The last portrait that Vigée Le Brun painted of the doomed queen was the canvas that hangs at Versailles known as "Marie Antoinette and her Children," in which the queen is seen seated beside a cradle with the baby Duke of Normandy on her knee, the little Madame Royale at her side, and the small Dauphin pointing into the cradle. When the doors of the Salon of 1788 were thrown open the painting was not quite finished; and for some days the frame reserved for it remained empty. It was on the eve of what was to become the Revolution, and the country was speaking now in no hushed whispers of the public deficit in the nation's treasury, and gazing bewildered at the bankruptcy that threatened the land. The empty frame drew forth the bitter jest: "Voilà le déficit!" The little Dauphin's pointing at the cradle was not to be without its significance—for the little fellow was to die at the outbreak of the Revolution and his place was to be taken by the babe on his mother's knee—the small Duke of Normandy was to become Dauphin in his place, and, in some few years, with his little sister, was to be made a close prisoner in the Temple.
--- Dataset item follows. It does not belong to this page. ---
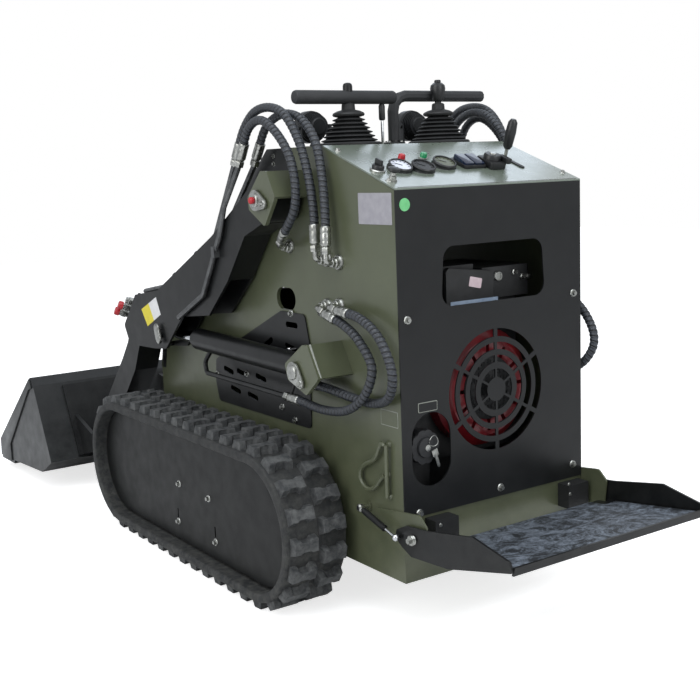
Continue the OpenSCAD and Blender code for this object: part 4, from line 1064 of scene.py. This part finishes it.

The king and the queen, separated from their children and each other, were to go out to the guillotine; the girl was to live through the seething hell of the Terror as by a miracle, and thereafter unhappily enough as the Duchess of Angoulême; but the fair boy, heir to one of the noblest heritages in all this vast world, torn from Marie Antoinette whilst the queen still lived, a prisoner, was to be handed to the tender mercies of the infamous Simon, jailor at the Temple, who was to train the frightened child to drink and swear and sing with piping treble the camagnole, until, hidden away in a tower of the prison, he was to die like a frightened hunted thing, his shirt not changed for months—die in darkness and squalor and in a filthy state. The guillotine did no mightier act of simple godlike vengeance than the day it sheared the skull from the foul neck of cordwainer Simon.